>>>>>
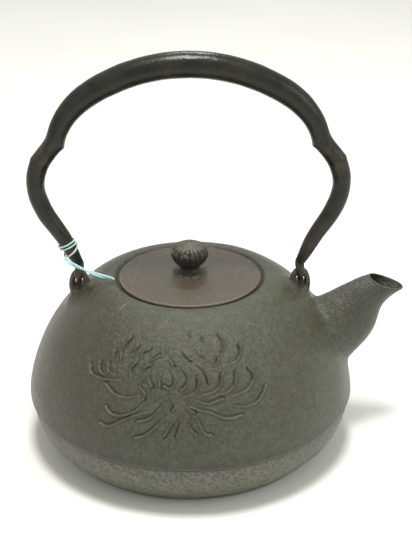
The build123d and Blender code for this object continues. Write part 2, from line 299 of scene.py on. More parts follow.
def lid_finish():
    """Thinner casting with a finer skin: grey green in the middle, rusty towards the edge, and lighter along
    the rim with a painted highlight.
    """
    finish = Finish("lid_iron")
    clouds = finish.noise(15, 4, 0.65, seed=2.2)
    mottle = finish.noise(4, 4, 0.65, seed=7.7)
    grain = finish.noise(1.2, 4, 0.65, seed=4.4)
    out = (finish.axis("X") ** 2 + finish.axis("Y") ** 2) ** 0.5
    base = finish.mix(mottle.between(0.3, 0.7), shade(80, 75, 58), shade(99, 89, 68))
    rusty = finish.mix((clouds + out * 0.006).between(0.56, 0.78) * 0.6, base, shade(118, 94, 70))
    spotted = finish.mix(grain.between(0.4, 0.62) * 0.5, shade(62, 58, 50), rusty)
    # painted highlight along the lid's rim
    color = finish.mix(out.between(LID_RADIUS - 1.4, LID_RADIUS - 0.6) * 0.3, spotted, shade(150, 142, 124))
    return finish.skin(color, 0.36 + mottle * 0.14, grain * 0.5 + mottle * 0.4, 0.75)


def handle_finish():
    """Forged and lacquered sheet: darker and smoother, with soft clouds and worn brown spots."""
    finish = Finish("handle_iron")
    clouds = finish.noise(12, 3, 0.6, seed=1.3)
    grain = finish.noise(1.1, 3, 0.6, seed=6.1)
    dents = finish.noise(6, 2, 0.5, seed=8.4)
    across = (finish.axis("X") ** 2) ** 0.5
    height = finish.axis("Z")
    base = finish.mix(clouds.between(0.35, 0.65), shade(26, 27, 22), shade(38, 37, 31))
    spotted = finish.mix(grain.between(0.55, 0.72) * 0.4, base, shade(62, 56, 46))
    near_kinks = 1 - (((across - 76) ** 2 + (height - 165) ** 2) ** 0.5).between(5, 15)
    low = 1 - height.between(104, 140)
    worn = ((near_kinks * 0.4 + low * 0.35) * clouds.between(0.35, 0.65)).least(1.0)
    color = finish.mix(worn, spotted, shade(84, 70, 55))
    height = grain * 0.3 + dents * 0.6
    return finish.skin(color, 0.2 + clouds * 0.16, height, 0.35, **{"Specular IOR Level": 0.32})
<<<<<
Write out the data exactly as it stands.

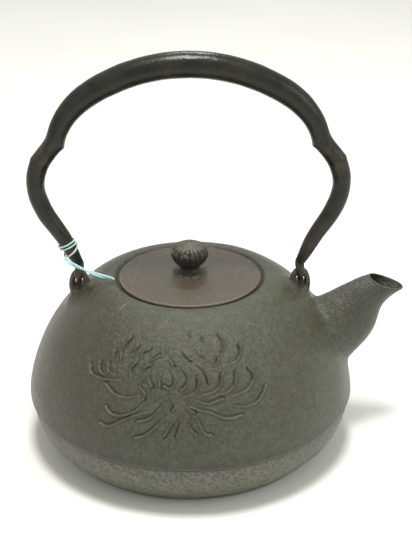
The build123d and Blender code for this object continues. Write part 2, from line 299 of scene.py on. More parts follow.
def lid_finish():
    """Thinner casting with a finer skin: grey green in the middle, rusty towards the edge, and lighter along
    the rim with a painted highlight.
    """
    finish = Finish("lid_iron")
    clouds = finish.noise(15, 4, 0.65, seed=2.2)
    mottle = finish.noise(4, 4, 0.65, seed=7.7)
    grain = finish.noise(1.2, 4, 0.65, seed=4.4)
    out = (finish.axis("X") ** 2 + finish.axis("Y") ** 2) ** 0.5
    base = finish.mix(mottle.between(0.3, 0.7), shade(80, 75, 58), shade(99, 89, 68))
    rusty = finish.mix((clouds + out * 0.006).between(0.56, 0.78) * 0.6, base, shade(118, 94, 70))
    spotted = finish.mix(grain.between(0.4, 0.62) * 0.5, shade(62, 58, 50), rusty)
    # painted highlight along the lid's rim
    color = finish.mix(out.between(LID_RADIUS - 1.4, LID_RADIUS - 0.6) * 0.3, spotted, shade(150, 142, 124))
    return finish.skin(color, 0.36 + mottle * 0.14, grain * 0.5 + mottle * 0.4, 0.75)


def handle_finish():
    """Forged and lacquered sheet: darker and smoother, with soft clouds and worn brown spots."""
    finish = Finish("handle_iron")
    clouds = finish.noise(12, 3, 0.6, seed=1.3)
    grain = finish.noise(1.1, 3, 0.6, seed=6.1)
    dents = finish.noise(6, 2, 0.5, seed=8.4)
    across = (finish.axis("X") ** 2) ** 0.5
    height = finish.axis("Z")
    base = finish.mix(clouds.between(0.35, 0.65), shade(26, 27, 22), shade(38, 37, 31))
    spotted = finish.mix(grain.between(0.55, 0.72) * 0.4, base, shade(62, 56, 46))
    near_kinks = 1 - (((across - 76) ** 2 + (height - 165) ** 2) ** 0.5).between(5, 15)
    low = 1 - height.between(104, 140)
    worn = ((near_kinks * 0.4 + low * 0.35) * clouds.between(0.35, 0.65)).least(1.0)
    color = finish.mix(worn, spotted, shade(84, 70, 55))
    height = grain * 0.3 + dents * 0.6
    return finish.skin(color, 0.2 + clouds * 0.16, height, 0.35, **{"Specular IOR Level": 0.32})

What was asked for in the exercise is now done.